_TASK DESCRIPTION_
Can you write out the whole listing exactly?

_DATA_
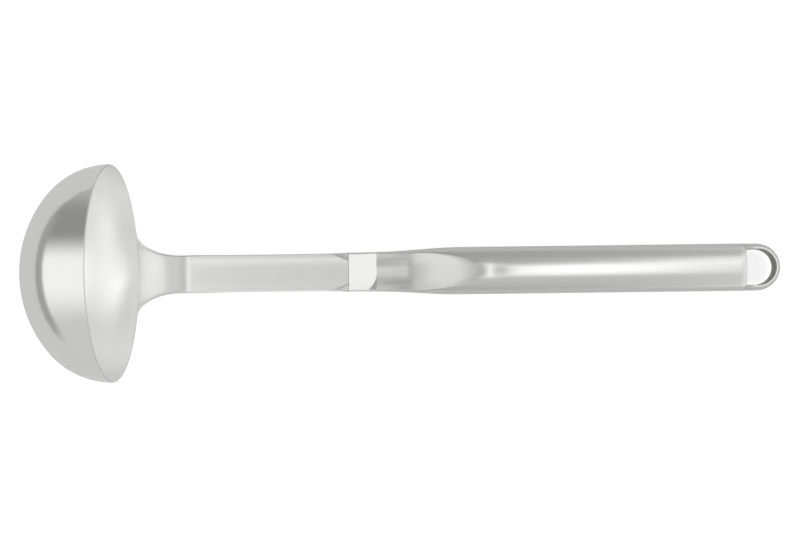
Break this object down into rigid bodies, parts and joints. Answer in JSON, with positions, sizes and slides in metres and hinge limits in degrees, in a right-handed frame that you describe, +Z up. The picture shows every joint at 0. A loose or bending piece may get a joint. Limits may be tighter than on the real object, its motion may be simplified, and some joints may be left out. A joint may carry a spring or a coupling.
{
  "type": "ladle",
  "caption": "Steel serving ladle: deep round bowl, flared strip neck, hollow oval handle with a pressed thumb scoop, and a hang loop at its end.",
  "frame": {"origin": "bottom centre of the bounding box: under the middle of the length, on the surface that the ladle lies on", "axes": "+X along the handle towards the hang loop, +Y across the handle, +Z up, out of the front of the handle"},
  "size_m": [0.34, 0.0954, 0.0953],
  "materials": {
    "polished_steel": "polished stainless steel",
    "brushed_steel": "satin stainless steel, brushed along the handle"
  },
  "bodies": {
    "root": {"bowl": "polished_steel", "neck": "polished_steel", "collar": "polished_steel", "handle_front": "brushed_steel", "handle_back": "brushed_steel", "end_plug": "brushed_steel", "hang_loop": "polished_steel"}
  },
  "joints": []
}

_PROBLEM SOLUTION_
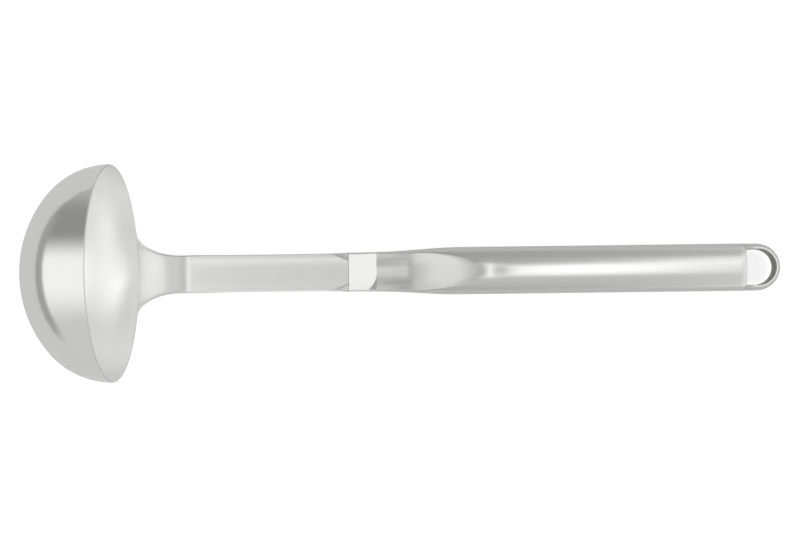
Break this object down into rigid bodies, parts and joints. Answer in JSON, with positions, sizes and slides in metres and hinge limits in degrees, in a right-handed frame that you describe, +Z up. The picture shows every joint at 0. A loose or bending piece may get a joint. Limits may be tighter than on the real object, its motion may be simplified, and some joints may be left out. A joint may carry a spring or a coupling.
{
  "type": "ladle",
  "caption": "Steel serving ladle: deep round bowl, flared strip neck, hollow oval handle with a pressed thumb scoop, and a hang loop at its end.",
  "frame": {"origin": "bottom centre of the bounding box: under the middle of the length, on the surface that the ladle lies on", "axes": "+X along the handle towards the hang loop, +Y across the handle, +Z up, out of the front of the handle"},
  "size_m": [0.34, 0.0954, 0.0953],
  "materials": {
    "polished_steel": "polished stainless steel",
    "brushed_steel": "satin stainless steel, brushed along the handle"
  },
  "bodies": {
    "root": {"bowl": "polished_steel", "neck": "polished_steel", "collar": "polished_steel", "handle_front": "brushed_steel", "handle_back": "brushed_steel", "end_plug": "brushed_steel", "hang_loop": "polished_steel"}
  },
  "joints": []
}